Thirty or more years ago, I was diagnosed with a B12 deficiency. B12 is critical for health and low counts of B12 in the blood can be deadly. I self-injected B12 for a long time then stopped because I didn’t think it was doing me any good. I felt no better injecting it. Then my count dropped to a very critical low. I started injecting again but it may be that the damage was already done. There is a connection between B12 deficiency, pernicious anemia, and multiple myeloma that we’ve been able to find in the scientific literature, but try to get anybody in the oncology community around here interested in that.* There’s no way. Our blood is highly complex as you might imagine so it should be logical to think that any compound that is crucial to our survival and is blood related would elicit curiosity and interest in the oncological and hematological communities.
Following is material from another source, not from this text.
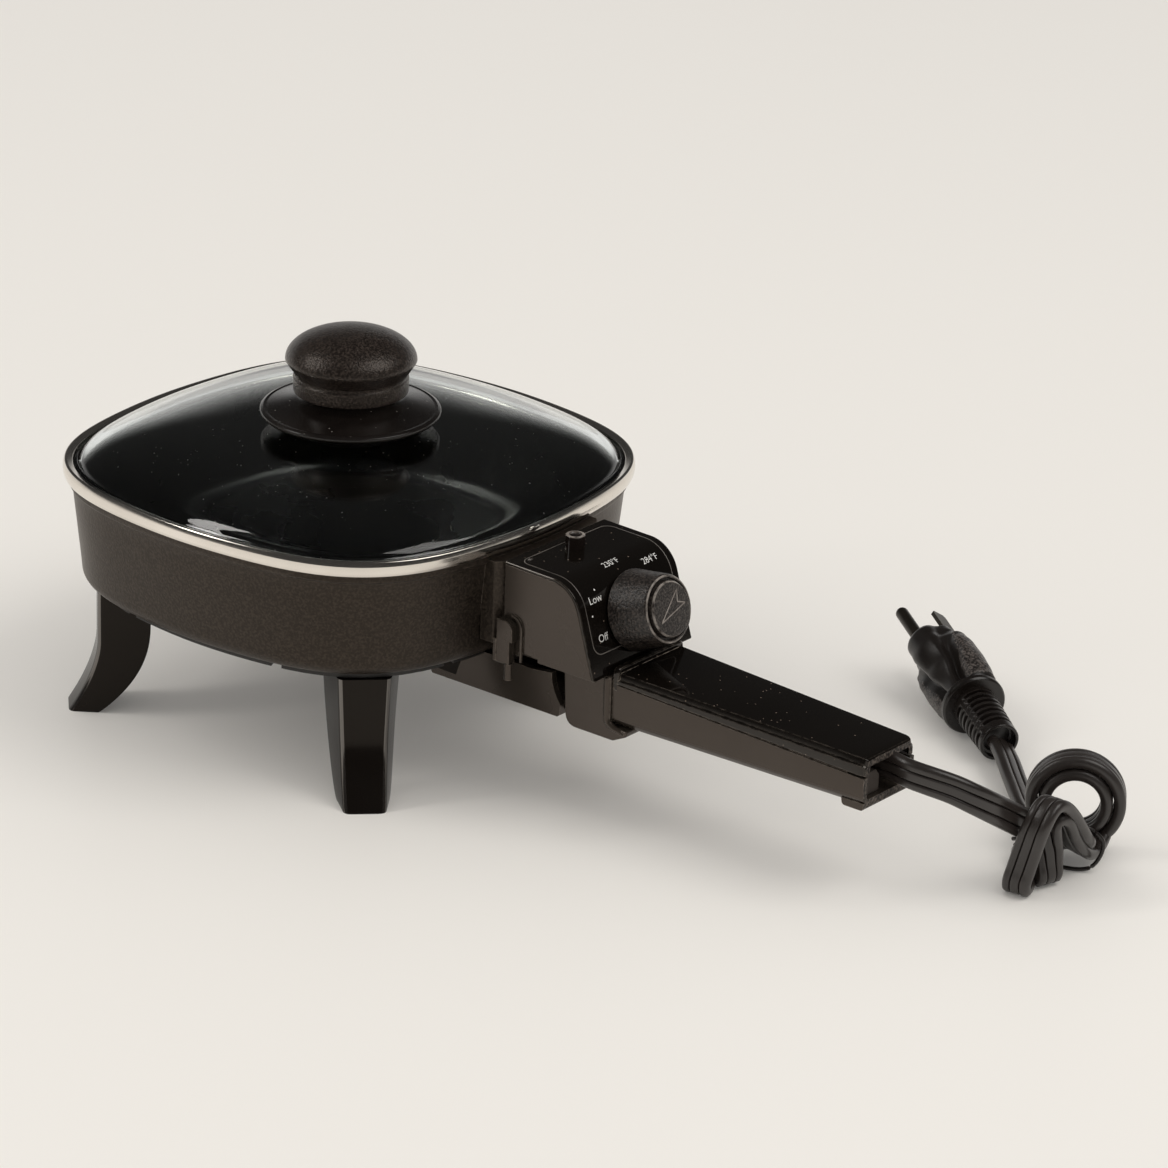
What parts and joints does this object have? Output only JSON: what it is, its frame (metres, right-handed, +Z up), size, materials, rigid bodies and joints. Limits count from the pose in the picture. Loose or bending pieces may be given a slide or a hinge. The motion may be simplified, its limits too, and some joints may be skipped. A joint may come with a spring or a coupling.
{
  "type": "electric skillet",
  "caption": "Square electric frying pan with a domed glass lid, a thermostat dial on a control box, one long handle, four flared legs and a tied mains lead",
  "frame": {"origin": "On the floor, under the middle of the object measured without its free lead", "axes": "+X runs from the pan along the handle, +Z is up, and +Y completes a right-handed frame"},
  "size_m": [0.3833, 0.26, 0.1434],
  "materials": {
    "pan_casting": "dark fine metallic coating outside, speckled non-stick inside",
    "element_sheath": "heat-dulled steel sheath",
    "black_steel": "black paint",
    "gloss_black": "glossy black phenolic",
    "screw_steel": "plain steel",
    "lid_glass": "clear tempered glass with a faint green edge",
    "ring_steel": "polished stainless band",
    "satin_black": "satin black with a fine grain",
    "seal_rubber": "matt",
    "satin_brown": "satin brown-black phenolic",
    "lens_dark": "dark red lens, unlit",
    "switch_body": "ceramic-like body",
    "dial_disc": "grained disc",
    "cord_black": "satin ribbed sheath",
    "plug_black": "satin moulded body with a textured grip",
    "plug_brass": "dull nickel-tinted brass"
  },
  "bodies": {
    "skillet": {"pan": "pan_casting", "heating_element": "element_sheath", "base_ring": "black_steel", "leg_front_left": "gloss_black", "leg_front_right": "gloss_black", "leg_back_left": "gloss_black", "leg_back_right": "gloss_black", "leg_screws": "screw_steel", "support_arm": "black_steel", "arm_screws": "screw_steel", "box_screws": "screw_steel", "control_box": "satin_brown", "face_plate": "gloss_black", "side_lugs": "satin_brown", "lug_pins": "screw_steel", "lamp_lens": "lens_dark", "thermostat": "switch_body", "collar": "satin_brown", "handle_lower": "satin_brown", "handle_upper": "gloss_black", "handle_screws": "screw_steel", "cord_clamp": "satin_black", "cord_lead": "cord_black", "cord_loop_front": "cord_black", "cord_loop_side": "cord_black", "cord_tail": "cord_black", "cord_tie": "cord_black", "plug_body": "plug_black", "plug_relief": "plug_black", "plug_blades": "plug_brass", "plug_earth_pin": "plug_brass"},
    "lid": {"lid_glass": "lid_glass", "lid_ring": "ring_steel", "knob_skirt": "satin_black", "lid_knob": "satin_black", "knob_washer": "seal_rubber", "knob_screw": "screw_steel"},
    "dial": {"dial_knob": "satin_black", "dial_cap": "dial_disc", "dial_shaft": "screw_steel"}
  },
  "joints": [
    {"name": "lid_lift", "type": "slide", "parent": "skillet", "child": "lid", "axis": [0, 0, 1], "range_m": [0, 0.1]},
    {"name": "dial_turn", "type": "hinge", "parent": "skillet", "child": "dial", "pos_m": [0.05572, 0, 0.0724], "axis": [-0.9563, 0, -0.2924], "range_deg": [0, 160]}
  ]
}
It may be that it is, but my experience is that B12 is not taken at all seriously by oncologists. It seems that oncologists have their well-worn, familiar roads to follow and deviating from those roads, that is, going off-road for a bit of a rip, does not seem to compute for them.** I’m thinking that based on my experience there just may be more to the B12/myeloma connection that first meets the eye and that it may be a fruitful area for more research. It’s probably not a coincidence that the symptoms of pernicious anemia and multiple myeloma are so similar, symptoms that I’ve been experiencing for decades.
- *To be fair, I haven’t conducted a survey or anything of the sort. My observations come from casual conversations with medical staff.
- **That’s definitely the message from Mukherjee’s book The Emperor of All Maladies.